A espécie humana, cada geração a seu tempo, se julga capaz de estabelecer a verdade sobre todas as coisas.

Mas é também da condição humana viver, evoluir, para descobrir que todas as verdades de 100 anos atrás eram, na verdade, uma grande mentira.

O 'não', tão temido e malvado apresentado no texto acima, nada mais é do que uma grande falácia.

Ele não é tão decidido e obtuso quanto parece.

Se aparentemente ele não deixa incertezas, conhecendo-o um pouco mais descobre-se que é um poço de contradição.

Veja o exemplo.

Se pergunto:

- Quer ir ao cinema hoje?
- Sim.

(Não dúvidas quanto à resposta. A pessoa aceitou o convite)

Mas se pergunto:

- Você não quer ir ao cinema hoje?
- Não.

E aí? A resposta 'não' é para dizer sim ou não?
É para concordar com a pergunta e dizer "eu não quero ir ao cinema"?

Ou é pra negar a pergunta e responder, na verdade "Não!

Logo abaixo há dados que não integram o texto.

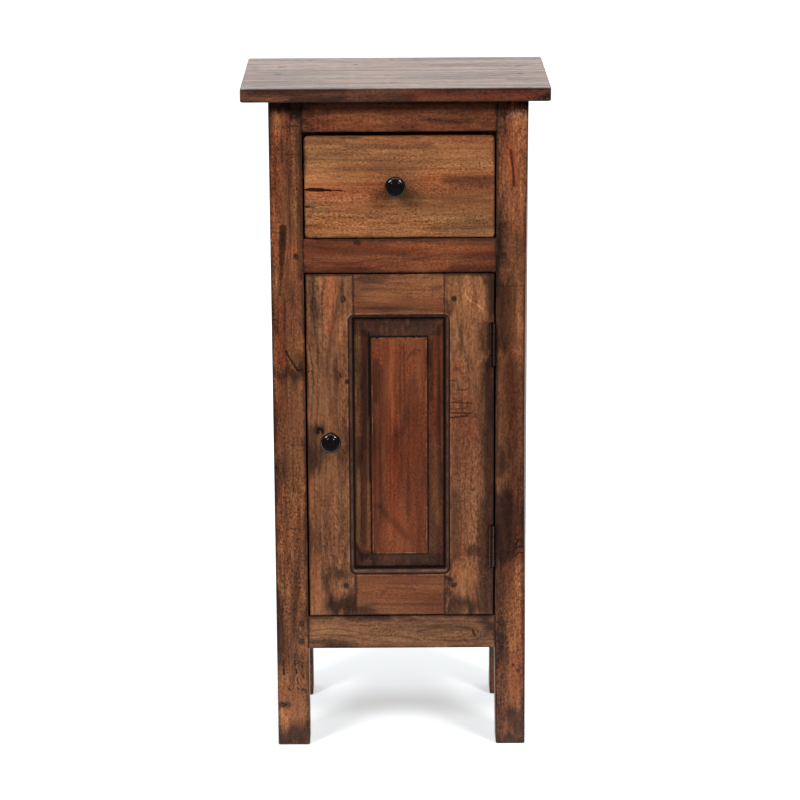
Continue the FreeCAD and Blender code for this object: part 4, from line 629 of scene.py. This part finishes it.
def greyed_with_painted_sheen(tree, place, colour):
    """The top's upper face is paler and greyer than its edges, partly from use and partly a painted sheen,
    with streaks along its grain.
    """
    up = ramp(tree, axes(tree, place)["Z"], GREYING_START, UPPER_FACE)
    # Paler and greyer: partly greyed by use, partly a painted sheen.
    hazy = blend(tree, 0.85, colour, GREY_TOP_AND_SHEEN)
    lines = ramp(tree, noise(tree, place, (5, 85, 85), 5, 0.66), 0.36, 0.62, 0.62, 1.25)
    dashes = ramp(tree, noise(tree, place, (75, 300, 300), 3, 0.8), 0.4, 0.6, 0.74, 1.18)
    open_grain = ramp(tree, noise(tree, place, (22, 210, 210), 4, 0.7), 0.55, 0.62, 1.05, 0.72)
    share = times(tree, times(tree, lines, dashes), open_grain)
    streaky = add_node(tree, "VectorMath", {0: hazy, "Scale": share}, operation="SCALE").outputs[0]
    return blend(tree, up, colour, streaky)


def on_top_board(x, height_or_y):
    """A point of a mark on the front edge, from its X and Z, or on the upper face, from its X and Y."""
    if height_or_y > TOP_UPPER / 2:
        return x, TOP_FRONT, height_or_y
    return x, height_or_y, TOP_UPPER


for label, seed in (("front", 1.3), ("middle", 2.9), ("back", 4.7)):
    top_wood = waxed_wood(f"top_{label}_wood", "X", TOP_BROWNS, pith=(0, 0.04, 0.72), rings=800, seed=seed,
                          board=TOP_BOX, edge=0.0018, edge_share=0.55, gloss=0.03, marks=TOP_MARKS[label],
                          flat=on_top_board, extra=greyed_with_painted_sheen, clouds=0.35, shine=0.4)
    finish_with(top_wood, f"top_board_{label}")

# ------------------ door
# Two stiles and two rails, mortised, tenoned and pegged, round a raised and fielded panel.
# Brown wax darkens the moulding and dark wax the panel's sunk border. Black, partly wax and partly painted
# shade, fills the quirk, the groove beside the panel, the field's step and the panel's rim by the frame.
tree, given, result = new_group("Rounded Rectangle", {
    "Centre": (0, 0, 0), "Half": (0.1, 0, 0.1), "Corner": 0.001}, {"Distance": "Float"})
reach = vectors(tree, "ABSOLUTE", vectors(tree, "SUBTRACT", given["Vector"], given["Centre"]))
over = axes(tree, vectors(tree, "SUBTRACT", reach, given["Half"]))
over_x = maths(tree, "ADD", over["X"], given["Corner"])
over_z = maths(tree, "ADD", over["Z"], given["Corner"])
beyond = add_node(tree, "CombineXYZ", {0: maths(tree, "MAXIMUM", over_x, 0),
                                       2: maths(tree, "MAXIMUM", over_z, 0)}).outputs[0]
outside = vectors(tree, "LENGTH", beyond, output="Value")
inside = maths(tree, "MINIMUM", maths(tree, "MAXIMUM", over_x, over_z), 0)
tree.links.new(maths(tree, "SUBTRACT", maths(tree, "ADD", outside, inside), given["Corner"]),
               result["Distance"])
rounded_rectangle = tree

# The opening between stiles and rails, as a middle and a half size, and the moulding round it.
# Its bands are distances outside the opening in metres.
left_stile, right_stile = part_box("door_stile_left"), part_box("door_stile_right")
low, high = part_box("door_rail_bottom")[1][2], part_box("door_rail_top")[0][2]
DOOR_LEFT, LEFT_JOINT = left_stile[0][0], left_stile[1][0]
RIGHT_JOINT, DOOR_RIGHT = right_stile[0][0], right_stile[1][0]
DAYLIGHT = (((LEFT_JOINT + RIGHT_JOINT) / 2, 0, (low + high) / 2),
            ((RIGHT_JOINT - LEFT_JOINT) / 2, 0, (high - low) / 2))
DAYLIGHT_CORNER = 0.0012
CORE, CROWN, QUIRK, MOULDING = (0.001, 0.0022), (0.0026, 0.0042), (0.0052, 0.0062), 0.006
OUTER_RIM = (MOULDING + 0.0008, MOULDING + 0.0018)
# The black for the moulding's hollows is painted shade with wax. The crown's lighter tone is partly rubbed
# wax and partly a painted highlight.
BLACK_WAX_AND_SHADE, BROWN_WAX = tone(17, 11, 9), tone(74, 50, 41)
CROWN_WEAR_AND_HIGHLIGHT, RUBBED_RIM = tone(128, 88, 66), tone(186, 134, 98)


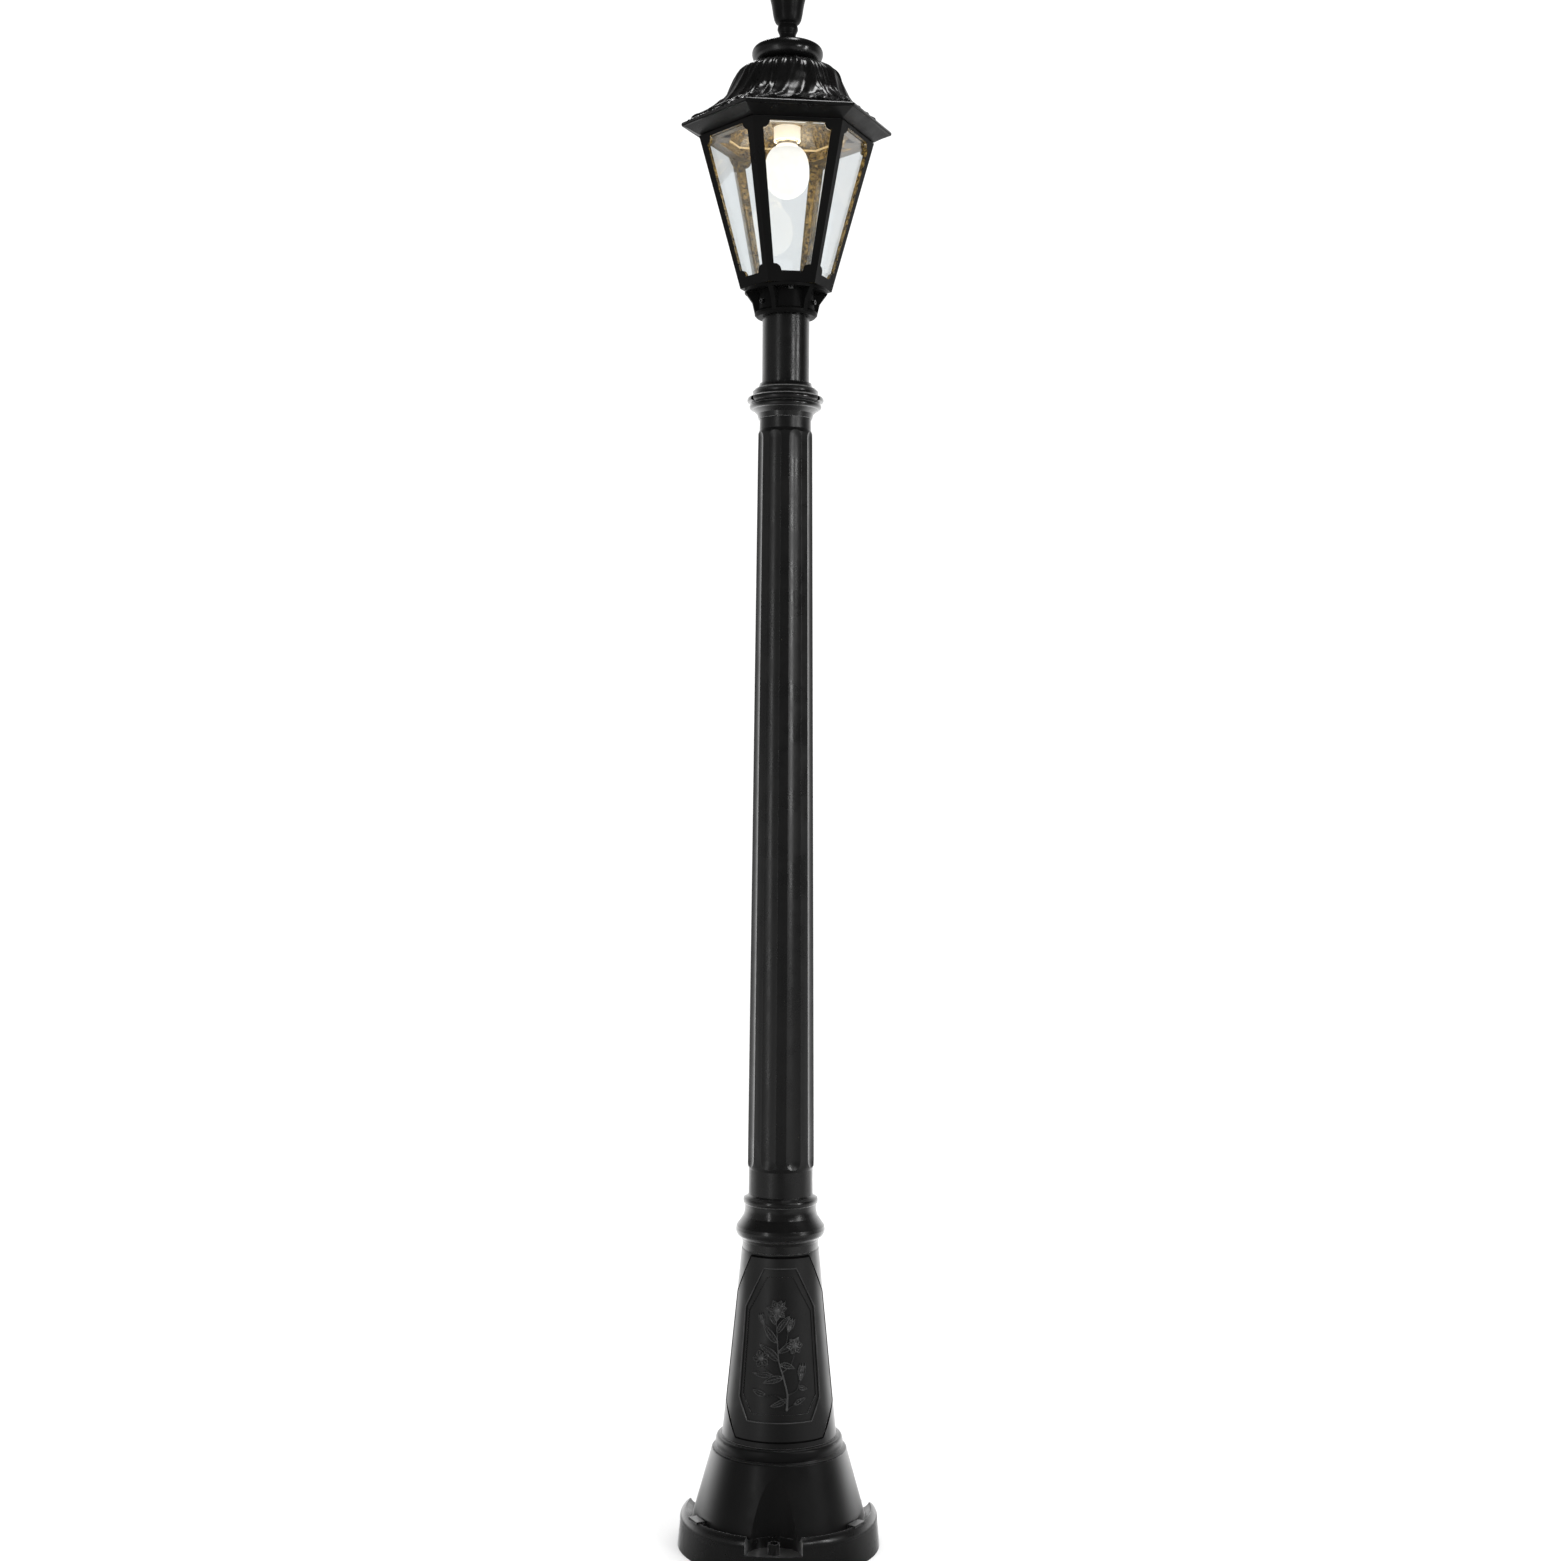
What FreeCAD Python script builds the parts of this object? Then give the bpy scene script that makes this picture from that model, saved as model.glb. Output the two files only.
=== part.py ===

Eu quero sim!"
Na verdade, o 'não' é um grande escravo da vírgula.

Por causa dela, as duas respostas seriam totalmente diferentes.
- Não quero!
- Não, quero!

Quem diria.
O não, afinal de contas, não é tão durão assim...

Ou não?

Um comentário:

Rach disse...

eu acho que o não é escravo da vírgula, pq, na verdade, esperamos muito isso dele. só ele, sozinho, nos deixa uma dúvida mto da incômoda, isso sim!